Record extracts -
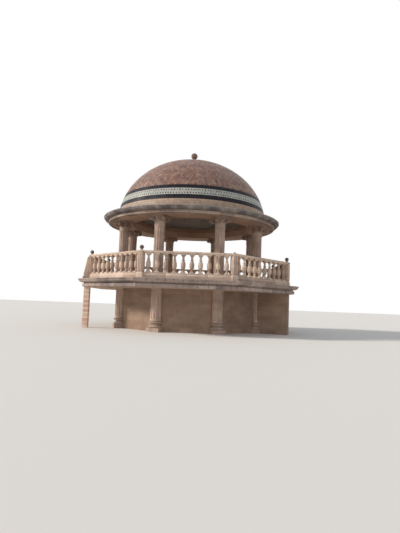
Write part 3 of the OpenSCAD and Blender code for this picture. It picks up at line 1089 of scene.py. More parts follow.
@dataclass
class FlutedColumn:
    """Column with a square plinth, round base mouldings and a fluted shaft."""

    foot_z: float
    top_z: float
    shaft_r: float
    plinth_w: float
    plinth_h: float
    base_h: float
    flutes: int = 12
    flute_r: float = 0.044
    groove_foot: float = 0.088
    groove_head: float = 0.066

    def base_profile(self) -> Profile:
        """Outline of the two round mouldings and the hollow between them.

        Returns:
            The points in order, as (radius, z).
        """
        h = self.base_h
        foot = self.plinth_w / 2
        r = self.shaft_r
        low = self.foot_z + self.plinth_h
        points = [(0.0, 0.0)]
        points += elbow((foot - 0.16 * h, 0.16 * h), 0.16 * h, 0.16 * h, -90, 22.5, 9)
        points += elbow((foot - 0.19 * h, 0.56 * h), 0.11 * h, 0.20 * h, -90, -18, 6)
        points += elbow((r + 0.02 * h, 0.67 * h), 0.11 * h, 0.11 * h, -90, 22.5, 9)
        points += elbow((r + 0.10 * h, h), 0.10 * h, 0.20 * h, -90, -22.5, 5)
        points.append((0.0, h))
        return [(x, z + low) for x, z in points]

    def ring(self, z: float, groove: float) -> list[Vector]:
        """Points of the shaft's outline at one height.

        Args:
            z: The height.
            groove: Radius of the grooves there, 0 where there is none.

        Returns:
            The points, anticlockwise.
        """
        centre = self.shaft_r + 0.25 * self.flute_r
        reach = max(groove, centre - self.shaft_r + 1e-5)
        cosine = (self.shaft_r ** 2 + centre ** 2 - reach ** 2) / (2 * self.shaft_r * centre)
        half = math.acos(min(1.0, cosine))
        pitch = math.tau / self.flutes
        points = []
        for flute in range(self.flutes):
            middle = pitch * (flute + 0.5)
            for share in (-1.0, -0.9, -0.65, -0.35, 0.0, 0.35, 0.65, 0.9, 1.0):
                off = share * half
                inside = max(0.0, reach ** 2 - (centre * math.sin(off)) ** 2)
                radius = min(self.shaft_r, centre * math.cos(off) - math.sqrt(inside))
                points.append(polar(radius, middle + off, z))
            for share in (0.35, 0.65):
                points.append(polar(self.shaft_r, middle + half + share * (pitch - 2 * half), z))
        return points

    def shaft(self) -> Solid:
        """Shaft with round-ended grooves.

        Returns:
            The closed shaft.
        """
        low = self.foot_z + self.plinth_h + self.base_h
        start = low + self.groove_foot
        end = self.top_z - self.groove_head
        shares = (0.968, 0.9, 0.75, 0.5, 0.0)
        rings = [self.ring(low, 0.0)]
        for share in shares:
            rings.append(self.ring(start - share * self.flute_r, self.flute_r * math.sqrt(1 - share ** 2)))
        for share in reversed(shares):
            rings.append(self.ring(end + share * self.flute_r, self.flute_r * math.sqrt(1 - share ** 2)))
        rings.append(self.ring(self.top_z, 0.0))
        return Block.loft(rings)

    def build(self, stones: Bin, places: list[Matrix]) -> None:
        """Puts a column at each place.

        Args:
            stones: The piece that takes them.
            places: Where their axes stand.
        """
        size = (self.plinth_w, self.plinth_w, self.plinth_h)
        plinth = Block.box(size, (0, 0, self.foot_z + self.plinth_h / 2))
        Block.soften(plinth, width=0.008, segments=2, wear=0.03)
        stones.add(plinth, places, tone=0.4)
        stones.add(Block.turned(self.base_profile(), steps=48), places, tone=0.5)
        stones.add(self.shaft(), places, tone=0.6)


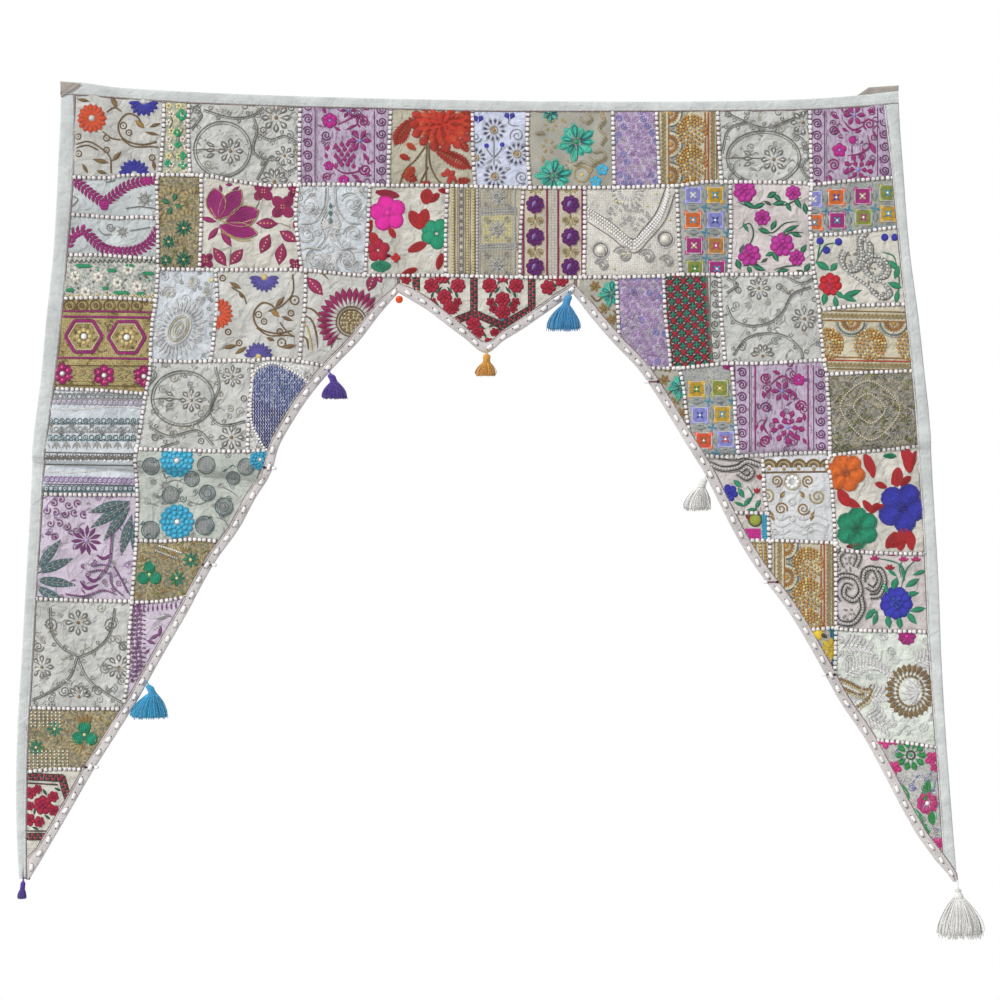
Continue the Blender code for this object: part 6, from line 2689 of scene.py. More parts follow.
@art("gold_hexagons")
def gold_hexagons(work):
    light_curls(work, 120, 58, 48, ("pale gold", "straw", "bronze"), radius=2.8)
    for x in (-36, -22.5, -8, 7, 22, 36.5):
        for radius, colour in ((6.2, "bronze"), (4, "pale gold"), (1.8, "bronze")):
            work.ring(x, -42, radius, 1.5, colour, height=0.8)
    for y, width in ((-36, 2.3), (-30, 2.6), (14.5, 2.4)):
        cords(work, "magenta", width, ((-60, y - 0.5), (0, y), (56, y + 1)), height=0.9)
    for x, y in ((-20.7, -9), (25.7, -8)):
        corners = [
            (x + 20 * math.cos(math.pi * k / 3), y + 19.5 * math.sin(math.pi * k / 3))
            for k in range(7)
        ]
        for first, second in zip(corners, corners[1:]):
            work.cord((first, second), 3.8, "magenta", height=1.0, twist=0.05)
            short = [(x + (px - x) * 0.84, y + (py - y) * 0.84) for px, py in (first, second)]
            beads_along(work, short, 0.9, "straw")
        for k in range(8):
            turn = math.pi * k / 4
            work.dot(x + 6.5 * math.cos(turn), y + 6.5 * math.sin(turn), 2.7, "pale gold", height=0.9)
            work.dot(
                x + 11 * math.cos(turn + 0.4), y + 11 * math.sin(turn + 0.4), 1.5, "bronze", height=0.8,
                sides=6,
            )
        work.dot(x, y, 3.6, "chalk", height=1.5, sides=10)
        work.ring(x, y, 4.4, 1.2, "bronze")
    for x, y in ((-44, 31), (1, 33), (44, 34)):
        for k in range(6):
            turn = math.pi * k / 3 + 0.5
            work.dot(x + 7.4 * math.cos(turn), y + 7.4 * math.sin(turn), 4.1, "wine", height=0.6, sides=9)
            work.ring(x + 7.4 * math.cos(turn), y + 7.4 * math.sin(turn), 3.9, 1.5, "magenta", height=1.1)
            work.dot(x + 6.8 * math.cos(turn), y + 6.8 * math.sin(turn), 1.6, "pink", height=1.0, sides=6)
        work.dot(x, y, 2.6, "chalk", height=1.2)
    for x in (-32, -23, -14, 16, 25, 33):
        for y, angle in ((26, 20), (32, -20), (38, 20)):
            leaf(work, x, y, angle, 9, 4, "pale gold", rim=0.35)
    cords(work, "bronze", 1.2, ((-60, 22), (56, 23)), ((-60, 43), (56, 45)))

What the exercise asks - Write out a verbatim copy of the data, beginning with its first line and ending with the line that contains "with a square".

Correct result -
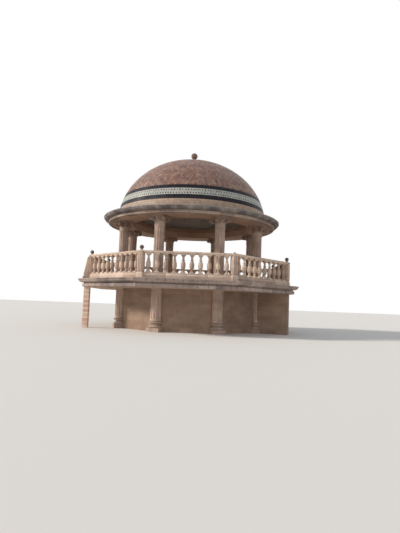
Write part 3 of the OpenSCAD and Blender code for this picture. It picks up at line 1089 of scene.py. More parts follow.
@dataclass
class FlutedColumn:
    """Column with a square plinth, round base mouldings and a fluted shaft."""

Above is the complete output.